Aim: Please set down exactly the lines of the listing below from the line containing "twoLightWindow(cottage, 'lower_right_window', LOWER_RIGHT, FRONT" through the line containing "nodes[node].hide_render = nodes[node].hide_viewport", both lines included, leaving out all other lines.

** start **

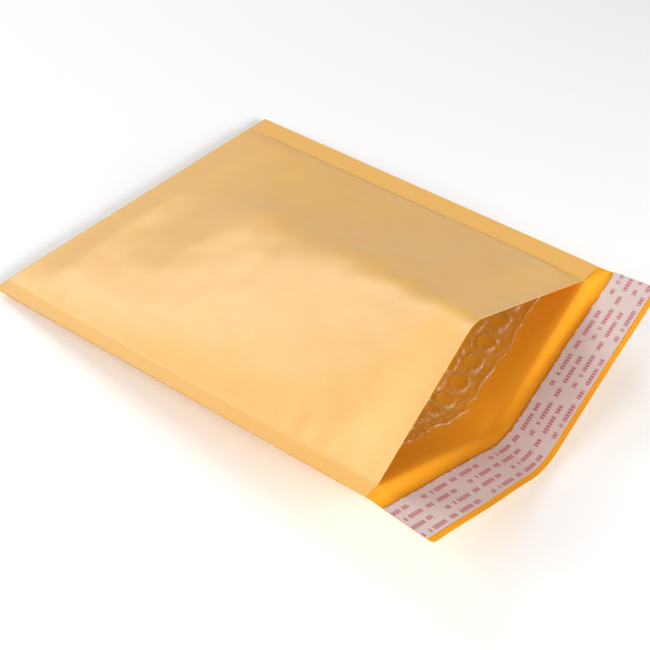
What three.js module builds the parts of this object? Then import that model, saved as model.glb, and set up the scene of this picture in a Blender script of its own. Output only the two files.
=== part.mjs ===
// Padded kraft envelope, lying on a table with its mouth propped open.
// One kraft sheet is folded at the closed end and sealed along both sides over
// a bubble-film lining. Its back runs on past the mouth as a self-seal flap,
// which carries a strip of adhesive under a release liner.
// Millimetres. Z is up, the mouth faces -Y, and +X is to the right of it.

import * as THREE from 'three';

// Flat sizes of the envelope.
const WIDTH = 200;
const DEPTH = 230;
const FLAP = 33;
const LEFT_SEAM = 8;
const RIGHT_SEAM = 13.5;

// Lining: how far it stops short of the lip, how thick one side of it is, how
// thin its rim is pressed in the seam, and how far that rim is from the edge.
const LINING_STOPS = 14;
const PADDING = 3;
const FILM_IN_SEAM = 0.4;
const RIM_INSET = 3;

// Sheets. Pieces that touch keep a small gap, and so do the two halves of a fold.
const PAPER = 0.5;
const GAP = 0.3;

// The open mouth: the front panel stands up in a ridge and the back panel hangs
// in a valley, which draws both side seams in a little.
const RIDGE_RISE = 40.3;
const RIDGE_X_AT_LIP = -18;
const RIDGE_X_AT_END = 8;
const RIDGE_ROUNDING = 7;
const VALLEY_DROP = 40;
const VALLEY_ROUNDING = 10;
const DRAWN_IN = 8.5;
const BEND_REACH = 18;

// Past the lip the flap's left half hangs lower and its right half lifts a little.
const FLAP_LEFT_SAG = 0.088;
const FLAP_RIGHT_LIFT = 0.05;
const FLAP_BLEND = 7;

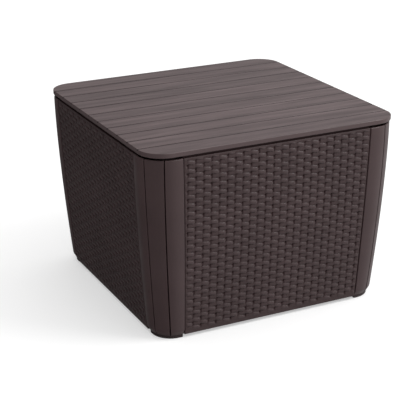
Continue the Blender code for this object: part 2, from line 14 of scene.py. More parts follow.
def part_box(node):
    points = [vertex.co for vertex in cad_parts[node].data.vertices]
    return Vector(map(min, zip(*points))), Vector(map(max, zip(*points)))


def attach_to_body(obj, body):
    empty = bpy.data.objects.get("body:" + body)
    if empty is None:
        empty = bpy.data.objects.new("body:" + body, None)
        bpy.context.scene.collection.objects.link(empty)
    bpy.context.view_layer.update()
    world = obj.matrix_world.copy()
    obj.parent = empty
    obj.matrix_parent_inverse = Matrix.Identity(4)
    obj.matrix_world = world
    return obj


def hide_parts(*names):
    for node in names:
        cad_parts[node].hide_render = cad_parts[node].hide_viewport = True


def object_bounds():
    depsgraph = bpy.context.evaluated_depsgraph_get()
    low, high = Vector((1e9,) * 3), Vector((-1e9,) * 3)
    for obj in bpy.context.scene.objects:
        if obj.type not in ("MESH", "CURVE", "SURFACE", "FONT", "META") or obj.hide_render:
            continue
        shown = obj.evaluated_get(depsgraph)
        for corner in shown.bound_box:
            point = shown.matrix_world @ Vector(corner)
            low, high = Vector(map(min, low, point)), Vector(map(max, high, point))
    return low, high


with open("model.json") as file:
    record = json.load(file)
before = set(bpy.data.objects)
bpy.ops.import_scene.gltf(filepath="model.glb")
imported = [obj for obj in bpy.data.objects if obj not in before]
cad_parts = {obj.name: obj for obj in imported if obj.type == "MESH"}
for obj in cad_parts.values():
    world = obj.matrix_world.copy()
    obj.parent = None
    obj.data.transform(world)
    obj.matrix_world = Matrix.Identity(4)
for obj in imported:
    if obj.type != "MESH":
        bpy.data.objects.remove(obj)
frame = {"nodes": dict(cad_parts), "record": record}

cad_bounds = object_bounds()
nodes = frame["nodes"]
rng = np.random.default_rng(7)

QUARTER_TURN = math.pi / 2
WALLS = ("back", "left", "front", "right")
CORNERS = ("back_right", "back_left", "front_left", "front_right")
GAP = 0.0003
TINY = 1e-6

# Body, as in the CAD: the sides lean in towards the floor along a power curve
BODY_BOTTOM, BODY_TOP = (corner.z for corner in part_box("corner_post_front_left"))
REACH_TOP = cad_bounds[1].x
TAPER = 0.0259
TAPER_POWER = 1.5
SEAM_TOP = 0.220
SEAM_FLOOR = 0.2108
SEAM_GAP = 0.0013
RIM_DROP = 0.0020
RIM_TOP = BODY_TOP - RIM_DROP

# Wall panels
PANEL_RECESS = 0.0008
PANEL_THICKNESS = 0.008
PANEL_LEVELS = 17
LIP_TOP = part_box("front_panel")[1].z
LIP_THICKNESS = 0.003
LEDGE_LENGTH = 0.340
LEDGE_DEPTH = 0.012
LEDGE_HEIGHT = 0.008
LEDGE_BURIED = 0.002
LEDGE_RISE = 0.0077
LEDGE_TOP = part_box("floor_panel")[0].z + LEDGE_RISE
NOTCH_HALF_WIDTH = 0.035
NOTCH_DEPTH = 0.030
NOTCH_FLOOR = 0.3983
CUT_MARGIN = 0.010

# Woven relief: rounded strands along the wall pass over and under wide, flat upright straps
COLUMN_PITCH = 0.0179
ROW_PITCH = 0.00919
COLUMN_START = -0.0038
ROW_START = 0.0019
STRAND_WAVE = 0.0015
STRAND_CROWN = 0.0012
STRAND_HALF = 0.0041
STRAND_NECK = 0.22
STRAND_SWAY = 0.0012
STRAND_LEAD = 0.0024
STRAND_SQUARENESS = 2.2
STRAND_ROUNDNESS = 2.0
STRAP_WAVE = 0.0011
STRAP_CROWN = 0.0007
STRAP_HALF = 0.0086
STRAP_SWAY = 0.0004
STRAP_LEAD = -0.0002
STRAP_SQUARENESS = 1.2
STRAP_ROUNDNESS = 3.0
EDGE_STEEPNESS = 4
PIT_DEPTH = 0.0011
WEAVE_LEVEL = 0.0025
WEAVE_SETBACK = PANEL_RECESS / 4
SAMPLES_PER_COLUMN = 12
SAMPLES_PER_ROW = 7.5

# Plain border round the relief: width and fade at the sides, the top and the bottom
SIDE_BORDER = (0.0026, 0.0016)
TOP_BORDER = (0.0034, 0.0012)
BOTTOM_BORDER = (0.0090, 0.0030)
BORDER_SETBACK = 0.0010
BORDER_ROUNDING = 0.0008
PLAIN_RELIEF = 0.7

# Posts
POST_CHAMFER_TOP = 0.019
POST_CHAMFER = 0.005
POST_BEND = 0.0008
POST_SKIN = 0.0035
POST_TAB = 0.014
POST_RADIUS_TOP = 0.064
POST_RADIUS_FLOOR = 0.050
POST_SIDE_EDGE = 0.0010
POST_TOP_EDGE = 0.0020
POST_LOW_EDGE = 0.0006
GROOVE_ANGLE = math.radians(25)
GROOVE_HALF_WIDTH = 0.0015
GROOVE_DEPTH = 0.0024
GROOVE_STEPS = 13
OUTER_STEPS = 40
INNER_STEPS = 16

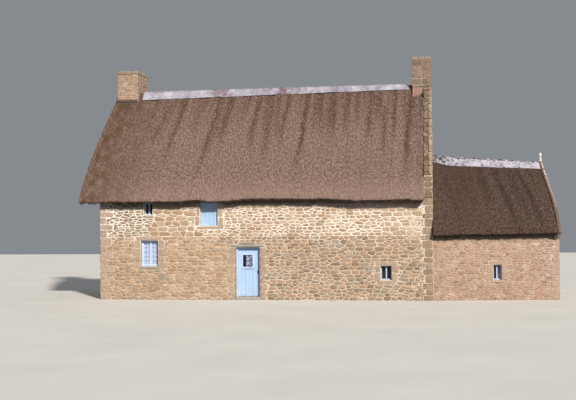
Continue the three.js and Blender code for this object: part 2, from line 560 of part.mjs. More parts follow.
function buildWingWalls() {
  const { x0, x1, z0, z1 } = WING_WINDOW;
  const window = box([x0, x1], [-50, WING_WALL + 50], [z0, z1]);
  const gableX = WING_LENGTH - WING_WALL;
  const front = box([WING_START, WING_LENGTH], [0, WING_WALL], [0, WING_HEAD]);
  wingPiece('wing_front_wall', cut(front, window), stone(RUBBLE));
  const backY = [WING_DEPTH - WING_WALL, WING_DEPTH];
  wingPiece('wing_back_wall', box([WING_START, WING_LENGTH], backY, [0, WING_HEAD]),
    stone(RUBBLE));
  wingPiece('wing_floor', box([WING_START, gableX - GAP], [WING_WALL + GAP, WING_DEPTH - WING_WALL - GAP],
    [0, FLOOR_TOP]), stone(0x8d8273));
  const inner = [WING_WALL + GAP, WING_DEPTH - WING_WALL - GAP];
  const body = box([gableX, WING_LENGTH], inner, [0, WING_HEAD + 10]);
  const ledge = WING_HEAD + GAP;
  const foot = WING_AXIS - 2 * GAP;
  const slope = WING_INNER.slice(2).map(([u, z]) => [u, z - 2 * GAP]);
  const half = [[foot, ledge], [foot, 2413 - SEAT], ...slope];
  const near = half.map(([u, z]) => [WING_AXIS + u, z]);
  const far = half.slice(0, -1).reverse().map(([u, z]) => [WING_AXIS - u, z]);
  const under = [...near, ...far];
  const upper = alongX(under, gableX, WING_LENGTH - WING_BAND);
  const bandHalf = [[foot, ledge], [WING_AXIS + GAP, ledge], [WING_AXIS + GAP, WING_KNEELER[0][1]],
    ...WING_KNEELER.slice(1), ...WING_OUTER.slice().reverse().map(([u, z]) => [u, z - 2 * GAP])];
  const band = [...bandHalf.map(([u, z]) => [WING_AXIS + u, z]),
    ...bandHalf.slice(0, -1).reverse().map(([u, z]) => [WING_AXIS - u, z])];
  const edge = alongX(band, WING_LENGTH - WING_BAND, WING_LENGTH);
  piece(wing, 'wing_gable_wall', join(body, upper, edge), stone(RUBBLE));
}

function buildWingRoof() {
  for (const [name, side] of [['wing_front_thatch', -1], ['wing_back_thatch', 1]]) {
    const half = onSide([...WING_OUTER, ...WING_INNER], side);
    const outline = side < 0 ? half : half.slice().reverse();
    const end = WING_LENGTH - WING_BAND - GAP;
    wingPiece(name, lofted((s) => raise(outline, s), [...WING_STATIONS, end]), thatch(WING_THATCH));
  }
  const slope = (WING_OUTER[0][1] - WING_OUTER[1][1]) / WING_OUTER[1][0];
  const { leftWidth, rightWidth, lip, top } = WING_CAP;
  const at = (s) => {
    const half = leftWidth + (rightWidth - leftWidth) * s / WING_LENGTH;
    const ridgeZ = WING_EAVE_Z + (WING_RIDGE_RIGHT - WING_EAVE_Z) * wingGrowth(s);
    const section = ridgeSection(half, lip, top, (y) => ridgeZ - slope * wingGrowth(s) * Math.abs(y), 40);
    return section.map(([y, z]) => [WING_AXIS + y, z]);
  };
  const capEnd = WING_LENGTH - WING_BAND - COPING_LIP - GAP;
  const knee = WING_OUTER[1][1];
  const slopes = [[-1870, knee], [-1870, 3000], [1870, 3000], [1870, knee], WING_OUTER[0]];
  const bed = slopes.map(([u, z]) => [WING_AXIS + u, z]);
  const bedStations = [...WING_STATIONS, WING_LENGTH - WING_BAND - GAP];
  const bedSolid = lofted((s) => raise(bed, s), bedStations).translate(0, 0, 2 * GAP);
  wingPiece('wing_ridge_cap', cut(lofted(at, [WING_START, capEnd]), bedSolid), stone(CEMENT));
  const beamHalf = WING_BEAM.width / 2;
  const beamTop = WING_INNER[3][1] - slope * beamHalf - 4;
  const beamLow = beamTop - WING_BEAM.height;
  const beam = [[WING_AXIS - beamHalf, beamLow], [WING_AXIS + beamHalf, beamLow],
    [WING_AXIS + beamHalf, beamTop], [WING_AXIS - beamHalf, beamTop]];
  const beamEnd = WING_LENGTH - WING_WALL - GAP;
  wingPiece('wing_ridge_beam', lofted((s) => raise(beam, s), [WING_START, beamEnd]), oak());
}

// Thin coping over the wing's gable, and the finial on its top
function buildWingCoping() {
  const outer = WING_OUTER.map(([u, z]) => [u + WING_COPING * 0.6, z + WING_COPING * 0.8]);
  outer[0] = [0, WING_RIDGE_RIGHT + WING_COPING];
  const up = [...WING_OUTER.slice().reverse(), ...WING_OUTER.slice(1).map(([u, z]) => [-u, z])];
  const down = [...outer.slice().reverse().slice(0, -1).map(([u, z]) => [-u, z]), ...outer];
  const band = [...up, ...down].map(([u, z]) => [WING_AXIS + u, z]);
  piece(wing, 'wing_coping', alongX(band.reverse(), WING_LENGTH - WING_BAND, WING_LENGTH + COPING_LIP),
    stone(GRANITE));
  const footZ = WING_RIDGE_RIGHT + WING_COPING + GAP;
  const { foot, neck, ball, top } = FINIAL;
  const profile = [[0, 0], [foot, 0], [foot * 0.9, 120], [neck, 175], [neck, 205], [ball, 240], [ball, 275],
    [ball * 0.6, top - footZ - 12], [0, top - footZ]].map(([r, z]) => new THREE.Vector2(r, z));
  const finial = piece(wing, 'wing_finial', new THREE.LatheGeometry(profile, 12), stone(0xe2e0d8));
  finial.rotation.x = Math.PI / 2;
  finial.position.set(WING_LENGTH - WING_BAND / 2 + 5, WING_AXIS, footZ);
}

buildLongWalls();
buildGables();
buildCopings();
buildChimneys();
buildThatch();
buildRoofTimbers();
buildFloors();
twoLightWindow(cottage, 'upper_left_window', UPPER_LEFT, FRONT + RECESS, -1);
twoLightWindow(cottage, 'lower_right_window', LOWER_RIGHT, FRONT + RECESS, -1);
twoLightWindow(cottage, 'back_lower_window', BACK_LOWER, BACK - RECESS, 1);
twoLightWindow(cottage, 'back_loft_window', BACK_LOFT, BACK - RECESS, 1);
buildCasement();
buildCurtain();
buildLoftDoor();
buildFrontDoor();
buildHinges();
buildWingWalls();
twoLightWindow(wing, 'wing_window', WING_WINDOW, RECESS, -1);
buildWingRoof();
buildWingCoping();

export default cottage;
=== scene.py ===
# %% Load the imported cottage
import math
import random

import bmesh
import bpy
import numpy as np
from mathutils import Matrix, Vector


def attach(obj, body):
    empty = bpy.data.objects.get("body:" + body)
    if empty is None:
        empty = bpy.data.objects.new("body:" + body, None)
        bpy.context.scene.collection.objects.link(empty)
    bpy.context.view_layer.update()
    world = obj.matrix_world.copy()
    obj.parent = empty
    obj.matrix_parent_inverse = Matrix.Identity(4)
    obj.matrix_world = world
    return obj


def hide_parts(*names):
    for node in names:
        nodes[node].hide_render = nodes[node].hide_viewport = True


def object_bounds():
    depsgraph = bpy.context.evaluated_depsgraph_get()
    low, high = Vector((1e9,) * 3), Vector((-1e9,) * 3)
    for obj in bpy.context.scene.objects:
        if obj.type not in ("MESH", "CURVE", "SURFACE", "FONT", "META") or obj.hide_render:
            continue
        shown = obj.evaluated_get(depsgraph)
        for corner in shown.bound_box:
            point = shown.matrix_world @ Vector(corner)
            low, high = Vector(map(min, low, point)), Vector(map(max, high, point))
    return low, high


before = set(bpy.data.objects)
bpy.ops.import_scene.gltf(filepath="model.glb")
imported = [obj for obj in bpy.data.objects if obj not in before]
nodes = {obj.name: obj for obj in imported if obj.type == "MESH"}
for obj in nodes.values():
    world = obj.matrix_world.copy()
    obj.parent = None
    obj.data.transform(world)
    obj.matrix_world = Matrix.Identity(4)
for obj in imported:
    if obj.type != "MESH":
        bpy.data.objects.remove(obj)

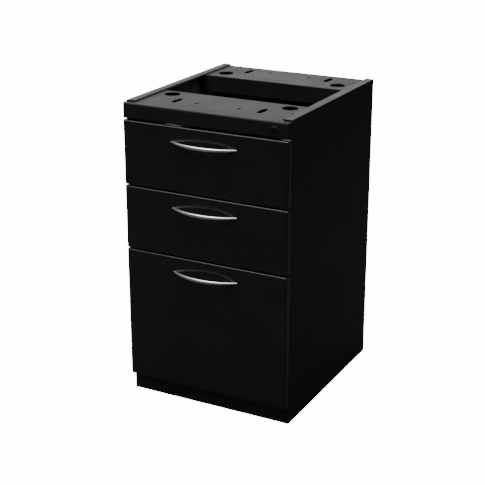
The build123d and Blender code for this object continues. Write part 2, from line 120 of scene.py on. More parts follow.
def powder_coat_group():
    """The grain of sprayed powder: fine pebbles over a slow ripple, with the gloss uneven to match."""
    group, inputs, outputs = new_group(
        "PowderCoatGrain",
        (
            ("Pebble Scale", "Float", 900.0),
            ("Ripple", "Float", 0.5),
            ("Roughness", "Float", 0.4),
            ("Variation", "Float", 0.08),
        ),
        (("Height", "Float"), ("Roughness", "Float"), ("Tone", "Float")),
    )
    place = group.nodes.new("ShaderNodeTexCoord").outputs["Object"]
    pebbles = noise_node(group, place, inputs.outputs["Pebble Scale"], detail=3.0, roughness=0.55)
    ripple = noise_node(group, place, RIPPLE_SCALE, detail=1.0)
    cloud = noise_node(group, place, CLOUD_SCALE, detail=4.0, roughness=0.6)
    height = math_node(group, "ADD", pebbles, math_node(group, "MULTIPLY", ripple, inputs.outputs["Ripple"]))
    uneven = spread(group, cloud, -1.0, 1.0, 0.3, 0.7)
    swing = math_node(group, "MULTIPLY", uneven, inputs.outputs["Variation"])
    rough = math_node(group, "ADD", inputs.outputs["Roughness"], swing)
    group.links.new(height, outputs.inputs["Height"])
    group.links.new(rough, outputs.inputs["Roughness"])
    group.links.new(spread(group, cloud, 0.0, 1.0, 0.25, 0.75), outputs.inputs["Tone"])
    return group


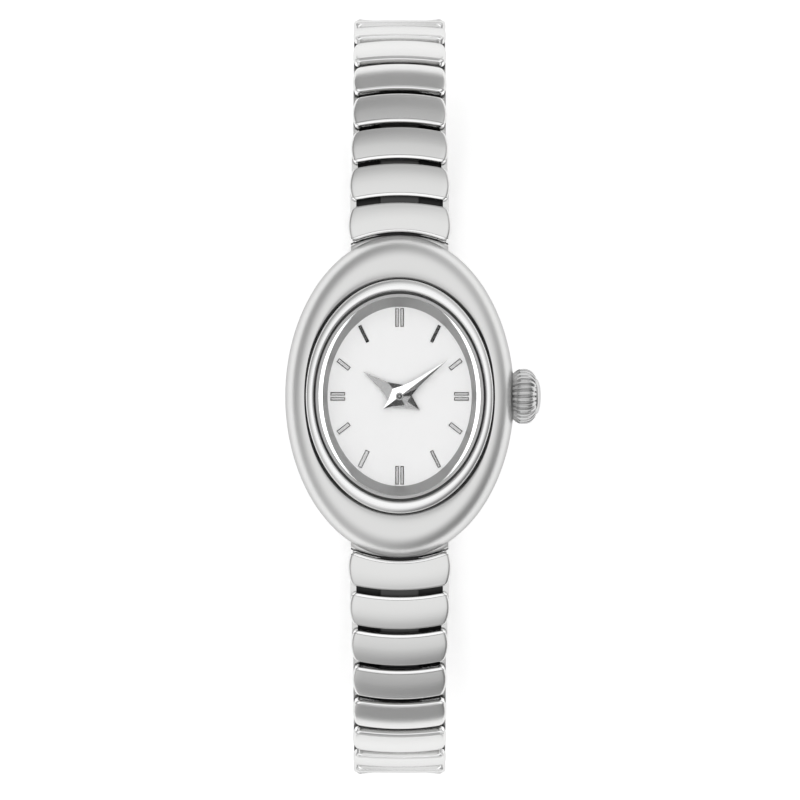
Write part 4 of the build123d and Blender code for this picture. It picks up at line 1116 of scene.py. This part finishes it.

** end **

Task response:
twoLightWindow(cottage, 'lower_right_window', LOWER_RIGHT, FRONT + RECESS, -1);
twoLightWindow(cottage, 'back_lower_window', BACK_LOWER, BACK - RECESS, 1);
twoLightWindow(cottage, 'back_loft_window', BACK_LOFT, BACK - RECESS, 1);
buildCasement();
buildCurtain();
buildLoftDoor();
buildFrontDoor();
buildHinges();
buildWingWalls();
twoLightWindow(wing, 'wing_window', WING_WINDOW, RECESS, -1);
buildWingRoof();
buildWingCoping();

export default cottage;
=== scene.py ===
# %% Load the imported cottage
import math
import random

import bmesh
import bpy
import numpy as np
from mathutils import Matrix, Vector


def attach(obj, body):
    empty = bpy.data.objects.get("body:" + body)
    if empty is None:
        empty = bpy.data.objects.new("body:" + body, None)
        bpy.context.scene.collection.objects.link(empty)
    bpy.context.view_layer.update()
    world = obj.matrix_world.copy()
    obj.parent = empty
    obj.matrix_parent_inverse = Matrix.Identity(4)
    obj.matrix_world = world
    return obj


def hide_parts(*names):
    for node in names:
        nodes[node].hide_render = nodes[node].hide_viewport = True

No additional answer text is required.